### Task goal
What follows is a set of records, each of which is to be written out exactly.
═════ Records for the task
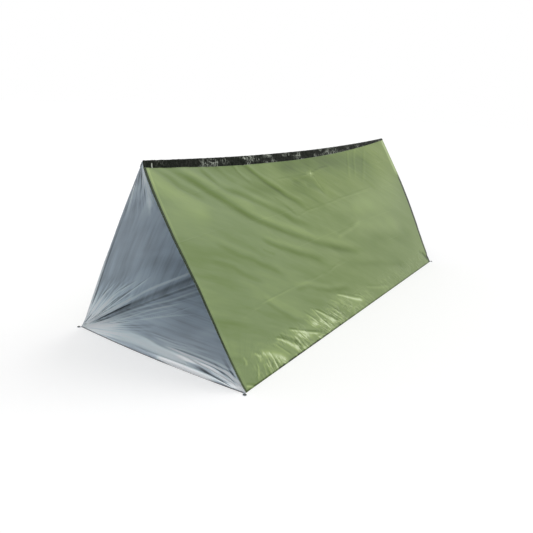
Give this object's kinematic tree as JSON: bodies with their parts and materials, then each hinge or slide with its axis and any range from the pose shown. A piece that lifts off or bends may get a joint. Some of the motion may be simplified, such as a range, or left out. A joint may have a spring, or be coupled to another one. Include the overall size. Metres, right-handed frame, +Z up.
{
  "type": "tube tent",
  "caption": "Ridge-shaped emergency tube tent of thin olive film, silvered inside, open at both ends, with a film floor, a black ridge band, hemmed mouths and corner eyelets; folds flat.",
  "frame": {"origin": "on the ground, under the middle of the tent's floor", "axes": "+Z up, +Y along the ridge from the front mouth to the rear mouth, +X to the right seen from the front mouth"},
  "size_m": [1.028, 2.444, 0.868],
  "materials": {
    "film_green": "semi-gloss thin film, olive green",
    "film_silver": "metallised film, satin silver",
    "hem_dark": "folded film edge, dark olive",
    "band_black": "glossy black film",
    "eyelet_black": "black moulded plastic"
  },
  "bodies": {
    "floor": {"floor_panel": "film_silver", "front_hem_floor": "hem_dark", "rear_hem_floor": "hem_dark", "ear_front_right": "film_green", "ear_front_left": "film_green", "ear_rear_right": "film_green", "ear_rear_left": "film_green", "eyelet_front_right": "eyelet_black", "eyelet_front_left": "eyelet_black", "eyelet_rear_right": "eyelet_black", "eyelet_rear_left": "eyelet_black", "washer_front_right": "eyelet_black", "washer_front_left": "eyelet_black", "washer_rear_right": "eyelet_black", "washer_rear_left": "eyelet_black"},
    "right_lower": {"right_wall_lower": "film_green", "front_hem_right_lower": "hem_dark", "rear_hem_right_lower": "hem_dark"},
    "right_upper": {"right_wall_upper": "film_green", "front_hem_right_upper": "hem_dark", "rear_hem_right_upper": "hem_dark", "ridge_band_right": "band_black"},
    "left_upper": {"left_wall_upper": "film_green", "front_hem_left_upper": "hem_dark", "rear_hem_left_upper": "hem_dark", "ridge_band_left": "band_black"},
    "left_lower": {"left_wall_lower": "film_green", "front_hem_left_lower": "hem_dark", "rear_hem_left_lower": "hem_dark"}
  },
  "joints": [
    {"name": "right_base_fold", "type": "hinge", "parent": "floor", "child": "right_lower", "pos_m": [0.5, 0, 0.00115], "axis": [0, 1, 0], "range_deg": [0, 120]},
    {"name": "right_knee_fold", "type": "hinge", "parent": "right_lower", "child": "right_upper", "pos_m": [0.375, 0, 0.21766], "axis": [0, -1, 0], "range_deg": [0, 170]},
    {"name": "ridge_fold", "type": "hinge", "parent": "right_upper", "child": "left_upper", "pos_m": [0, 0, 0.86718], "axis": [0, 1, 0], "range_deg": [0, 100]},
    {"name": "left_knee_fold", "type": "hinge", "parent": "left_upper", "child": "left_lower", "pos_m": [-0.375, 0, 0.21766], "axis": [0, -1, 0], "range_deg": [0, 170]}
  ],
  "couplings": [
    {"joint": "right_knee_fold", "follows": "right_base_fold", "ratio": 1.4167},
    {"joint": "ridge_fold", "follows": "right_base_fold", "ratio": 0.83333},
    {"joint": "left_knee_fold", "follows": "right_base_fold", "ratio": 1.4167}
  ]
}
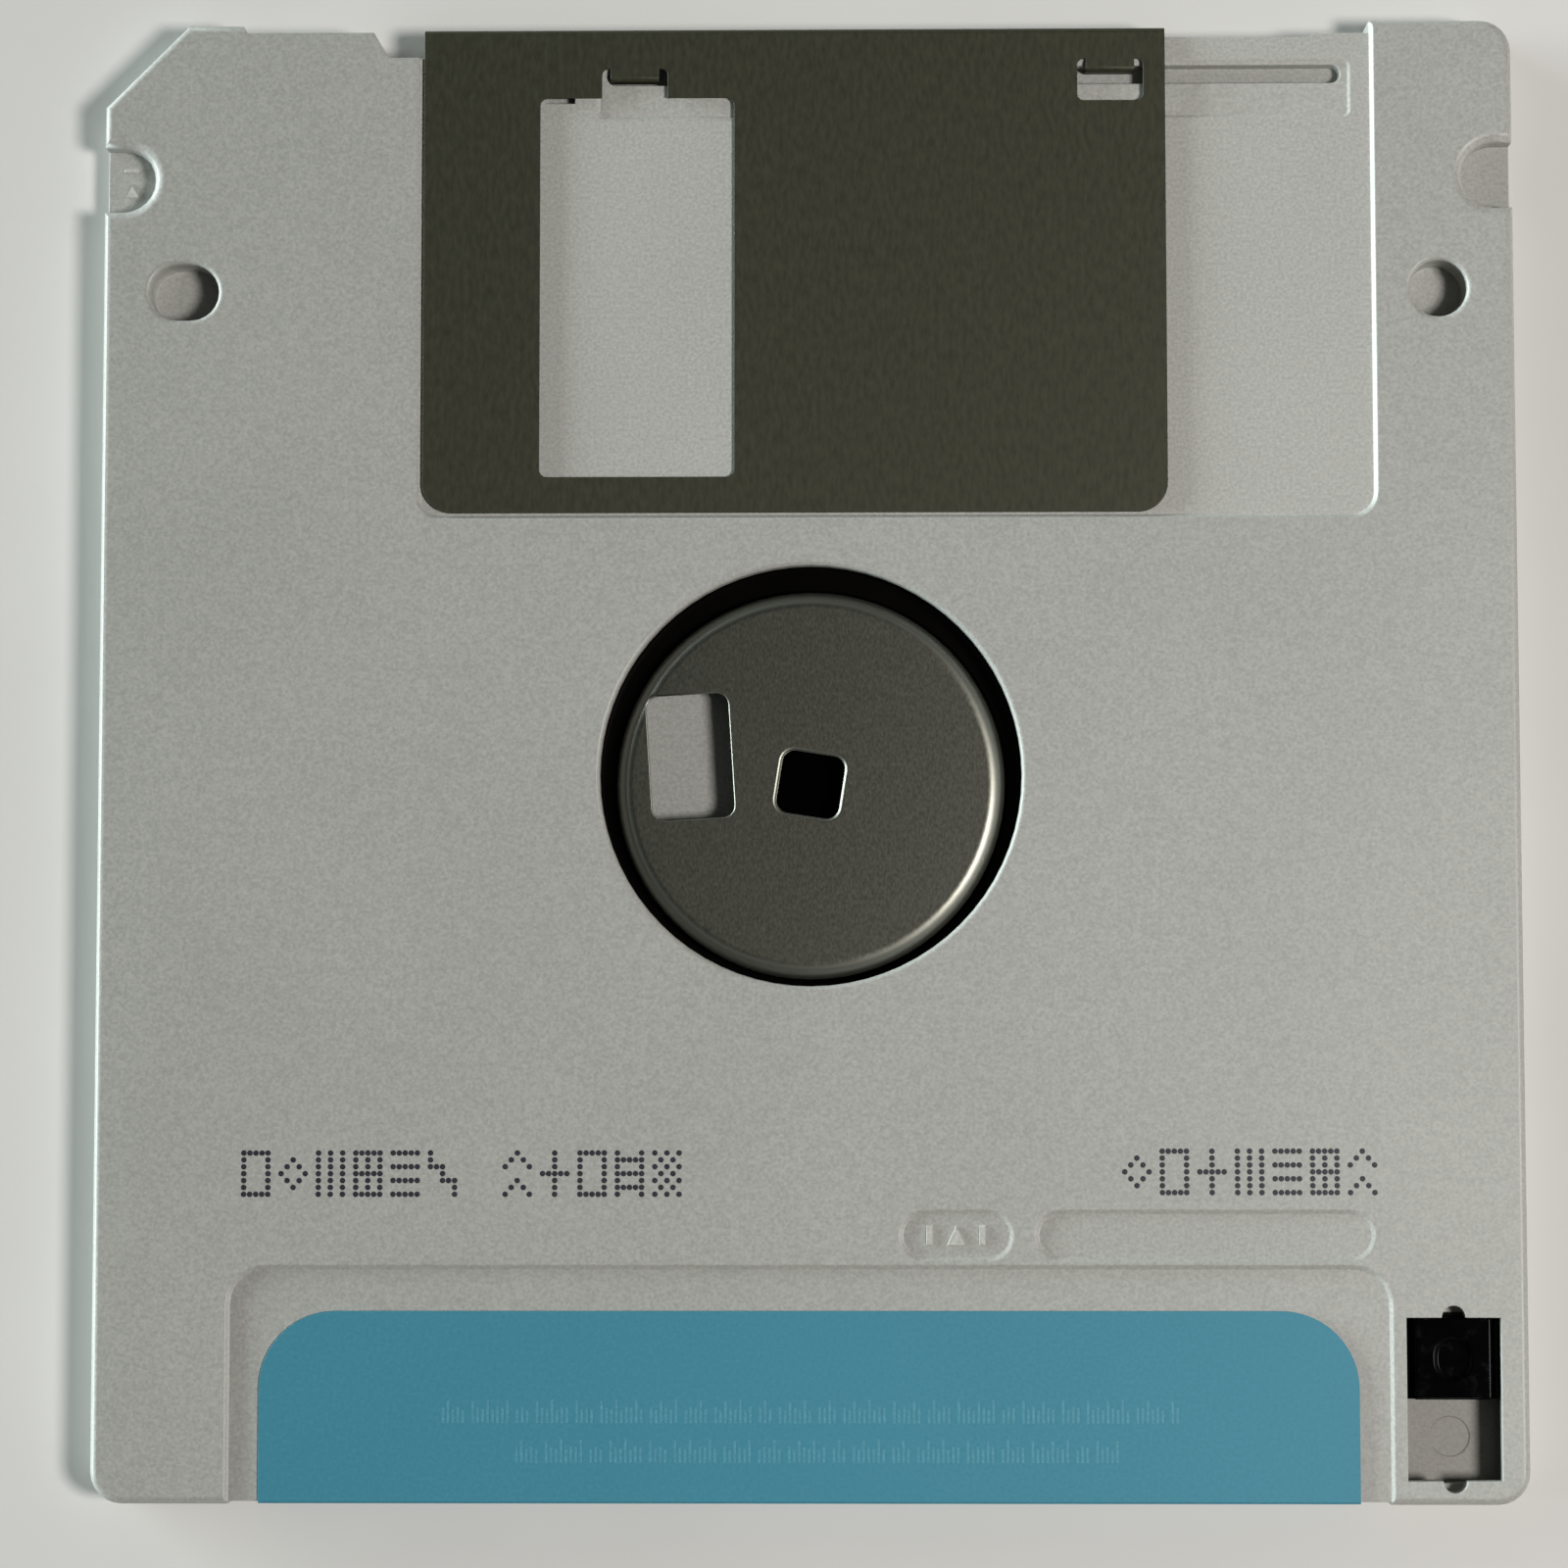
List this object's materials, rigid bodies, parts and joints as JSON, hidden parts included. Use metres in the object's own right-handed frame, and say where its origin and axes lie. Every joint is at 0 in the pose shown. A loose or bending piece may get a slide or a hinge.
══════════
### Answer to the task
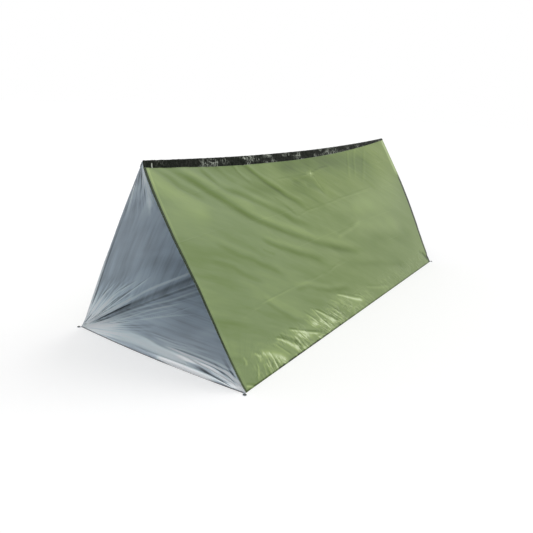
Give this object's kinematic tree as JSON: bodies with their parts and materials, then each hinge or slide with its axis and any range from the pose shown. A piece that lifts off or bends may get a joint. Some of the motion may be simplified, such as a range, or left out. A joint may have a spring, or be coupled to another one. Include the overall size. Metres, right-handed frame, +Z up.
{
  "type": "tube tent",
  "caption": "Ridge-shaped emergency tube tent of thin olive film, silvered inside, open at both ends, with a film floor, a black ridge band, hemmed mouths and corner eyelets; folds flat.",
  "frame": {"origin": "on the ground, under the middle of the tent's floor", "axes": "+Z up, +Y along the ridge from the front mouth to the rear mouth, +X to the right seen from the front mouth"},
  "size_m": [1.028, 2.444, 0.868],
  "materials": {
    "film_green": "semi-gloss thin film, olive green",
    "film_silver": "metallised film, satin silver",
    "hem_dark": "folded film edge, dark olive",
    "band_black": "glossy black film",
    "eyelet_black": "black moulded plastic"
  },
  "bodies": {
    "floor": {"floor_panel": "film_silver", "front_hem_floor": "hem_dark", "rear_hem_floor": "hem_dark", "ear_front_right": "film_green", "ear_front_left": "film_green", "ear_rear_right": "film_green", "ear_rear_left": "film_green", "eyelet_front_right": "eyelet_black", "eyelet_front_left": "eyelet_black", "eyelet_rear_right": "eyelet_black", "eyelet_rear_left": "eyelet_black", "washer_front_right": "eyelet_black", "washer_front_left": "eyelet_black", "washer_rear_right": "eyelet_black", "washer_rear_left": "eyelet_black"},
    "right_lower": {"right_wall_lower": "film_green", "front_hem_right_lower": "hem_dark", "rear_hem_right_lower": "hem_dark"},
    "right_upper": {"right_wall_upper": "film_green", "front_hem_right_upper": "hem_dark", "rear_hem_right_upper": "hem_dark", "ridge_band_right": "band_black"},
    "left_upper": {"left_wall_upper": "film_green", "front_hem_left_upper": "hem_dark", "rear_hem_left_upper": "hem_dark", "ridge_band_left": "band_black"},
    "left_lower": {"left_wall_lower": "film_green", "front_hem_left_lower": "hem_dark", "rear_hem_left_lower": "hem_dark"}
  },
  "joints": [
    {"name": "right_base_fold", "type": "hinge", "parent": "floor", "child": "right_lower", "pos_m": [0.5, 0, 0.00115], "axis": [0, 1, 0], "range_deg": [0, 120]},
    {"name": "right_knee_fold", "type": "hinge", "parent": "right_lower", "child": "right_upper", "pos_m": [0.375, 0, 0.21766], "axis": [0, -1, 0], "range_deg": [0, 170]},
    {"name": "ridge_fold", "type": "hinge", "parent": "right_upper", "child": "left_upper", "pos_m": [0, 0, 0.86718], "axis": [0, 1, 0], "range_deg": [0, 100]},
    {"name": "left_knee_fold", "type": "hinge", "parent": "left_upper", "child": "left_lower", "pos_m": [-0.375, 0, 0.21766], "axis": [0, -1, 0], "range_deg": [0, 170]}
  ],
  "couplings": [
    {"joint": "right_knee_fold", "follows": "right_base_fold", "ratio": 1.4167},
    {"joint": "ridge_fold", "follows": "right_base_fold", "ratio": 0.83333},
    {"joint": "left_knee_fold", "follows": "right_base_fold", "ratio": 1.4167}
  ]
}
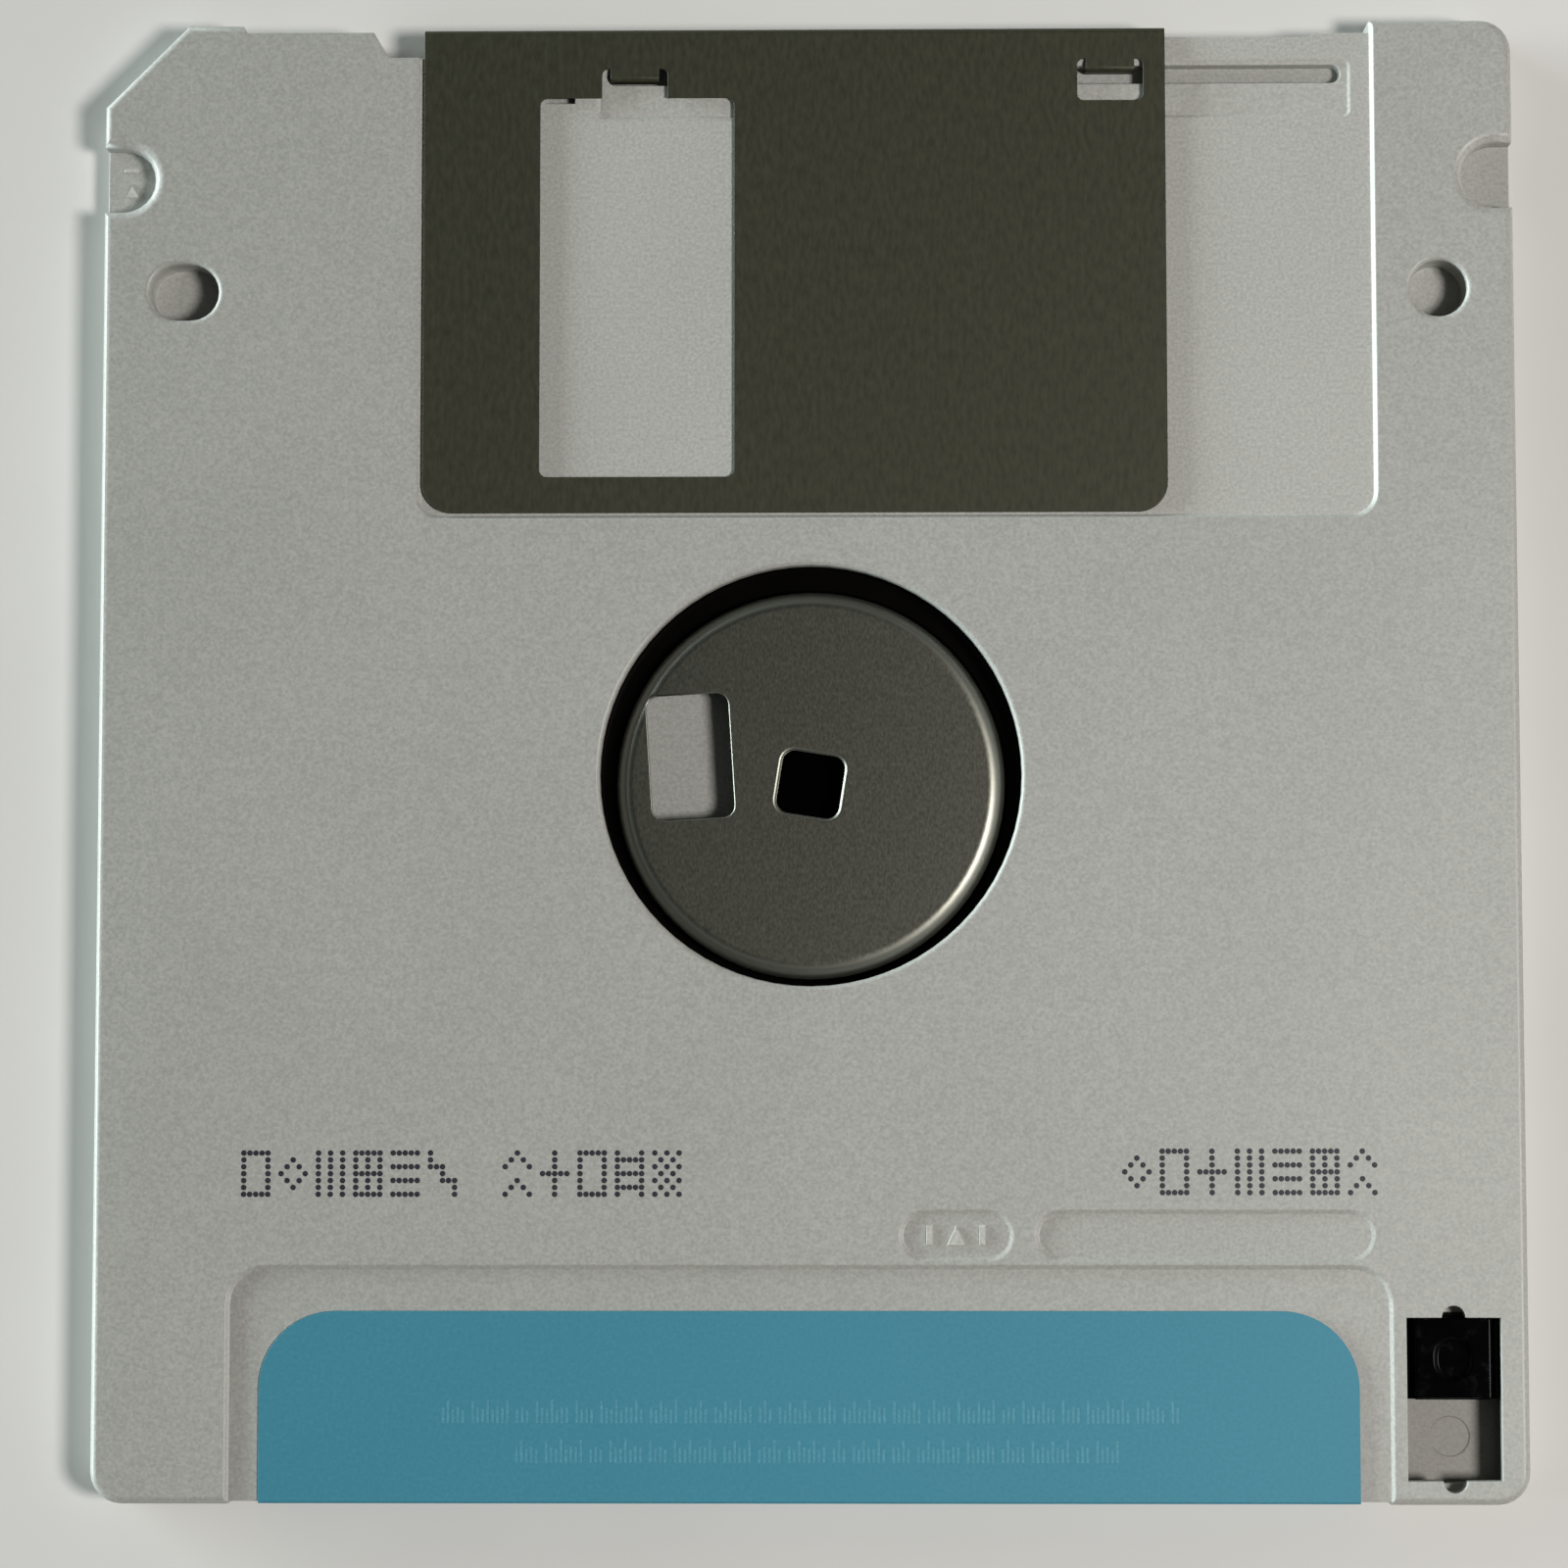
List this object's materials, rigid bodies, parts and joints as JSON, hidden parts included. Use metres in the object's own right-handed frame, and say where its origin and axes lie. Every joint is at 0 in the pose shown. A loose or bending piece may get a slide or a hinge.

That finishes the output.